• [Source material]

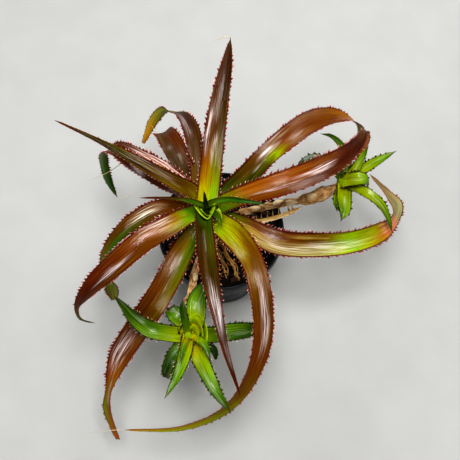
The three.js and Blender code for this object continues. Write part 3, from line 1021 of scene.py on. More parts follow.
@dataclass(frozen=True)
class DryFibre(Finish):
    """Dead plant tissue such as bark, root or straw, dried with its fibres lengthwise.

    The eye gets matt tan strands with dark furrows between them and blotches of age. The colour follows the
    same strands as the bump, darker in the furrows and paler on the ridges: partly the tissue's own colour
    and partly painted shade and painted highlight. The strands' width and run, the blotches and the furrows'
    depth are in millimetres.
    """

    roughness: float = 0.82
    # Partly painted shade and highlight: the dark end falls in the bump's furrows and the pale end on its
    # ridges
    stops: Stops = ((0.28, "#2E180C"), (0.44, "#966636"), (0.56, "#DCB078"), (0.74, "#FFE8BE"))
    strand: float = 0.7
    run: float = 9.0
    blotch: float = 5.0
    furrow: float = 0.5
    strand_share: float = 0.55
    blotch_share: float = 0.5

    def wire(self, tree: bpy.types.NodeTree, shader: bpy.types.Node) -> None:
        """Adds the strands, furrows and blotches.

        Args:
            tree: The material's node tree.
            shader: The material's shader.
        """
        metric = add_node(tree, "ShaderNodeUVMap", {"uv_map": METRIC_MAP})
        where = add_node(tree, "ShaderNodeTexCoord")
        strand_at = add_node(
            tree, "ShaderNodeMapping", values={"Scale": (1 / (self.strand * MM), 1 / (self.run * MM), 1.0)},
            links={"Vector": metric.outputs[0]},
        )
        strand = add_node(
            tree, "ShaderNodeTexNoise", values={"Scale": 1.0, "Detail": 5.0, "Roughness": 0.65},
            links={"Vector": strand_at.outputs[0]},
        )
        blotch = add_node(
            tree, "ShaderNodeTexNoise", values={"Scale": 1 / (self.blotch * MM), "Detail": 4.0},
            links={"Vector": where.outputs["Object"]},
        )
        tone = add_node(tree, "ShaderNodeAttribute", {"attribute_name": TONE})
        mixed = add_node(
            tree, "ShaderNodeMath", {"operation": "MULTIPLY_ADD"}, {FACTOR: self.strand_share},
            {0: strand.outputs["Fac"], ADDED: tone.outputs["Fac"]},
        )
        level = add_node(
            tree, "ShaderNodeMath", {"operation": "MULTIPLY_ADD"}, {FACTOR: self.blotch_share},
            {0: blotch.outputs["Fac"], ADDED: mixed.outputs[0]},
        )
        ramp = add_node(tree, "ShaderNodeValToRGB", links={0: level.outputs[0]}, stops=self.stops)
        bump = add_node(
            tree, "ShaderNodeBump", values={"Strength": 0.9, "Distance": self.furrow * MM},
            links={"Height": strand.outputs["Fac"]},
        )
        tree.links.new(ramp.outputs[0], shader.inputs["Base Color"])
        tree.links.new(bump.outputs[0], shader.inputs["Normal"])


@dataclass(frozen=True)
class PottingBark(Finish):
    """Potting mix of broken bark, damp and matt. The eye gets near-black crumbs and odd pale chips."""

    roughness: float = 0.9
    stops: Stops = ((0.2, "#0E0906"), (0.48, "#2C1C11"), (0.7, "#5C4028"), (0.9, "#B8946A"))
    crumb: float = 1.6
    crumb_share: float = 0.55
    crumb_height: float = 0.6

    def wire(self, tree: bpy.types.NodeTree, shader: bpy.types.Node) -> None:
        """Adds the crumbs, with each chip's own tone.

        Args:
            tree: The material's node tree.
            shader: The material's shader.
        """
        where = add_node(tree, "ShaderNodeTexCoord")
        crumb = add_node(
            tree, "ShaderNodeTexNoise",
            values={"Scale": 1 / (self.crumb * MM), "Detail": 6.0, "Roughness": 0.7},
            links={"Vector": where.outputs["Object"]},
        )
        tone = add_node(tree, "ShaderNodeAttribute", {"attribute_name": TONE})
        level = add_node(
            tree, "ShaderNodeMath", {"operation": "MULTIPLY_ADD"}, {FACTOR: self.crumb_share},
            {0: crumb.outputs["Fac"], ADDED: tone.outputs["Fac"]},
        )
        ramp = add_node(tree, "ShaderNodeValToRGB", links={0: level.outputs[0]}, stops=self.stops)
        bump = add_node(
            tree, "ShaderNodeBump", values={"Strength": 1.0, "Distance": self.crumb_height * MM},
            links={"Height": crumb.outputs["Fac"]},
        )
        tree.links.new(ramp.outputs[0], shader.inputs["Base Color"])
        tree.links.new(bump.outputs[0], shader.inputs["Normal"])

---

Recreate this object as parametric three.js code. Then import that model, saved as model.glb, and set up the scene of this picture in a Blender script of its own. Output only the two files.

• [Objective]
Transcribe nothing but the lines from the line with "The three.js and" through the line with "furrows and blotches.", reproducing each exactly.

• [Completed task]
The three.js and Blender code for this object continues. Write part 3, from line 1021 of scene.py on. More parts follow.
@dataclass(frozen=True)
class DryFibre(Finish):
    """Dead plant tissue such as bark, root or straw, dried with its fibres lengthwise.

    The eye gets matt tan strands with dark furrows between them and blotches of age. The colour follows the
    same strands as the bump, darker in the furrows and paler on the ridges: partly the tissue's own colour
    and partly painted shade and painted highlight. The strands' width and run, the blotches and the furrows'
    depth are in millimetres.
    """

    roughness: float = 0.82
    # Partly painted shade and highlight: the dark end falls in the bump's furrows and the pale end on its
    # ridges
    stops: Stops = ((0.28, "#2E180C"), (0.44, "#966636"), (0.56, "#DCB078"), (0.74, "#FFE8BE"))
    strand: float = 0.7
    run: float = 9.0
    blotch: float = 5.0
    furrow: float = 0.5
    strand_share: float = 0.55
    blotch_share: float = 0.5

    def wire(self, tree: bpy.types.NodeTree, shader: bpy.types.Node) -> None:
        """Adds the strands, furrows and blotches.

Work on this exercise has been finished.